I'm a long time Finale user as well... if I were to deliver a score to a publisher for printing, Finale would be my goto program. But for composing Finale is a pain. As a sequencer it's far too slow and uselessly complex... Notion is to me the perfect compromise between notation program and sequencer/vst host. I'm in the process of writing a series of arrangements for a local concert band, and I needed to write directly on the score and be able to listen to the result with a decent aproximation... on a single modest PC (AMD 3800+) with Notion I can run a complete concert band score while listening to VSL/Kontak/EW instruments, plus conducting on a tempo track... looks like a miracle to me...


----------



## Rob (Jun 26, 2011)

jamwerks @ 26th June 2011 said:


> Just watched a few videos, looks interesting, especially the sequencer staff. The video wasn’t very detailed. Would be interested to know if there is a grid view possible showing the beats and divisions on the staff, also if viewable in a scroll view (not page).
> What about key-switches?
> 
> How are you using it Rob?



no grid, but the layout is very clean and well organized...
you have the possibility to switch the sequencer layer on/off and retouch durations, velocities etc . This way you can have a clean notation while retaining the live performance feel. What I miss most notation-wise is cross staff beaming... anyway I'm pretty sure I'll send the separate parts as well as the score directly from Notion. The output is good enough for this kind of job


----------



## Pochflyboy (Jun 27, 2011)

I like it but when it comes down to it there is just nothing out there that is faster than Sibelius for making scores and parts look great quickly. I will be interested to see how this changes in the next couple of years. I think the features will spread more equally among the different software.


----------



## jamwerks (Jun 27, 2011)

The sequencer staff seems interesting, but for Notion to work for me it would have do midi and notation in a strong way. For orchestrating Logic works great for me with the piano roll in front of me, and multiple staves (score editor) on another screen. But then I loose quite a bit of time moving everything into Finale for making the scores.

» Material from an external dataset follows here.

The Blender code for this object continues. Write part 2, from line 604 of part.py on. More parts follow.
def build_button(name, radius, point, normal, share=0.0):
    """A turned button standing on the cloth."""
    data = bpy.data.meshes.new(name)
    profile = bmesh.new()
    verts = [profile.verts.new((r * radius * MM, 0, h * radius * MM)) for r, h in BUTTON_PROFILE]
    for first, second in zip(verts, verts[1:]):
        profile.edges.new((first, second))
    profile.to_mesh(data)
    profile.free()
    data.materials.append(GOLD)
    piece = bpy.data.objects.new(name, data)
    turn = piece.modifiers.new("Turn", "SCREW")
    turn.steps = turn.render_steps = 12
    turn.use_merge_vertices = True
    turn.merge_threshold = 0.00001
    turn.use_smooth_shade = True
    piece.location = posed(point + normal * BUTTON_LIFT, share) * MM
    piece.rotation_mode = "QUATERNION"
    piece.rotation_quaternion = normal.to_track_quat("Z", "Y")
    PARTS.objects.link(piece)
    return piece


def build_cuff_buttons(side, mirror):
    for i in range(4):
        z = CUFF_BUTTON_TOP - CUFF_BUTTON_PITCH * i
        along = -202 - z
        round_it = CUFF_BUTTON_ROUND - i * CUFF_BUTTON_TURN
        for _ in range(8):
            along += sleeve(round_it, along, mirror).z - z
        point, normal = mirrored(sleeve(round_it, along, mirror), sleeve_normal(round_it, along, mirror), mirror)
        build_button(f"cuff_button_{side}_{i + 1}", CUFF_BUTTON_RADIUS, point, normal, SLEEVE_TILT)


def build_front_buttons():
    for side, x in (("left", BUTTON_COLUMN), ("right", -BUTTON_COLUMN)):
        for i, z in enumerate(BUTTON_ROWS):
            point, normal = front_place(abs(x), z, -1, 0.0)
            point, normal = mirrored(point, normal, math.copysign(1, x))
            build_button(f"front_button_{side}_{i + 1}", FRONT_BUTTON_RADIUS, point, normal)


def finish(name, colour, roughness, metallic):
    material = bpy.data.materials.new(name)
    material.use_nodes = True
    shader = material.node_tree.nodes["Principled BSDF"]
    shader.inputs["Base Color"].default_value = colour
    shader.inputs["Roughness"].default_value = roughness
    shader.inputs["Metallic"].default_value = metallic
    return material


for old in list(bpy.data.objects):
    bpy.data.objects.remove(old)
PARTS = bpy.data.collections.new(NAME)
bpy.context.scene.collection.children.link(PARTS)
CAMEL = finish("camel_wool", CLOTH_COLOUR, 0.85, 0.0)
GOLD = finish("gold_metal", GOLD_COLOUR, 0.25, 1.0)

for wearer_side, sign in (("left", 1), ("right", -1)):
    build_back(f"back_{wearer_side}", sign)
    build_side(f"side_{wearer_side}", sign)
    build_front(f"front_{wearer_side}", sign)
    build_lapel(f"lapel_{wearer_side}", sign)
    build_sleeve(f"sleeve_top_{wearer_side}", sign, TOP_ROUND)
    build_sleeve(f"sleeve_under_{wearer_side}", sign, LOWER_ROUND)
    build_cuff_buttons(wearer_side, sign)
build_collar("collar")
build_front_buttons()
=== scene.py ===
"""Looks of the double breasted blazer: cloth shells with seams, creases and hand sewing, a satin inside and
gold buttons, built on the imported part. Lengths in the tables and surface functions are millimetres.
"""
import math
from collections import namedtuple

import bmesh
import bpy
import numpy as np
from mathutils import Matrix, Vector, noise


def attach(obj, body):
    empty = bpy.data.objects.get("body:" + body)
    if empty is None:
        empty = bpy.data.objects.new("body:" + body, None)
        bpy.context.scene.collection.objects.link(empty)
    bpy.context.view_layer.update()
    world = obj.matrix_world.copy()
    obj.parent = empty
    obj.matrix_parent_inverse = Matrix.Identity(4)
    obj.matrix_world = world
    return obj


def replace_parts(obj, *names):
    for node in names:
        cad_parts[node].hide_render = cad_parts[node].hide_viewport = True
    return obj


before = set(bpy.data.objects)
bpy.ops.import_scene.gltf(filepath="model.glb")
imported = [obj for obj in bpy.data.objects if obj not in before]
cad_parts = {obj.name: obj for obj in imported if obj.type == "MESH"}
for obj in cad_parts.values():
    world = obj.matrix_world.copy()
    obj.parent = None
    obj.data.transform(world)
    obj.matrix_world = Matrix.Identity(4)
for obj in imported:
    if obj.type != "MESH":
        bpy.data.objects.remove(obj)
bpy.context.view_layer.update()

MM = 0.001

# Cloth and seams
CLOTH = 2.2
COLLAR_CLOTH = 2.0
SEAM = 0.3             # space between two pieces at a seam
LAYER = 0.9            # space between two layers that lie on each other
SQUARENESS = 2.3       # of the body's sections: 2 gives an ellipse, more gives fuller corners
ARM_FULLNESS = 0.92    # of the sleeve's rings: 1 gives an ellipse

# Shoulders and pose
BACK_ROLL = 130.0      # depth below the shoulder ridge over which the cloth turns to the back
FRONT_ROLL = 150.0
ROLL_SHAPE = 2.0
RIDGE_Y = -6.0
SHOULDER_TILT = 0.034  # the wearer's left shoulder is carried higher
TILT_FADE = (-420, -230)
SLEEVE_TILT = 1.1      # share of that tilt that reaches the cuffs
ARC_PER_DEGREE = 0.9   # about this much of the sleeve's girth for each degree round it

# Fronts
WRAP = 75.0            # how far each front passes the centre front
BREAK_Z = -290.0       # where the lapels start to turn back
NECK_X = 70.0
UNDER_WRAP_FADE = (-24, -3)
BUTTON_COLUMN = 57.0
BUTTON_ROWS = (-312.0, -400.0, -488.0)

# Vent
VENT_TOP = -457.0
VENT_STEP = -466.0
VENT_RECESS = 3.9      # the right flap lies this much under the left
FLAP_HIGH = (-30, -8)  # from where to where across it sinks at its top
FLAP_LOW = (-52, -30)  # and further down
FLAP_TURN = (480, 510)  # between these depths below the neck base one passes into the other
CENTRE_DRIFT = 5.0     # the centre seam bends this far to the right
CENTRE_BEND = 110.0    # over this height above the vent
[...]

If Notion could do all that in one program I’d be interested !


----------



## Rob (Jun 27, 2011)

jamwerks @ 27th June 2011 said:


> The sequencer staff seems interesting, but for Notion to work for me it would have do midi and notation in a strong way. For orchestrating Logic works great for me with the piano roll in front of me, and multiple staves (score editor) on another screen. But then I loose quite a bit of time moving everything into Finale for making the scores.
> 
> If Notion could do all that in one program I’d be interested !



it does work for me because it looks better than Logic and it sounds better than Finale...


----------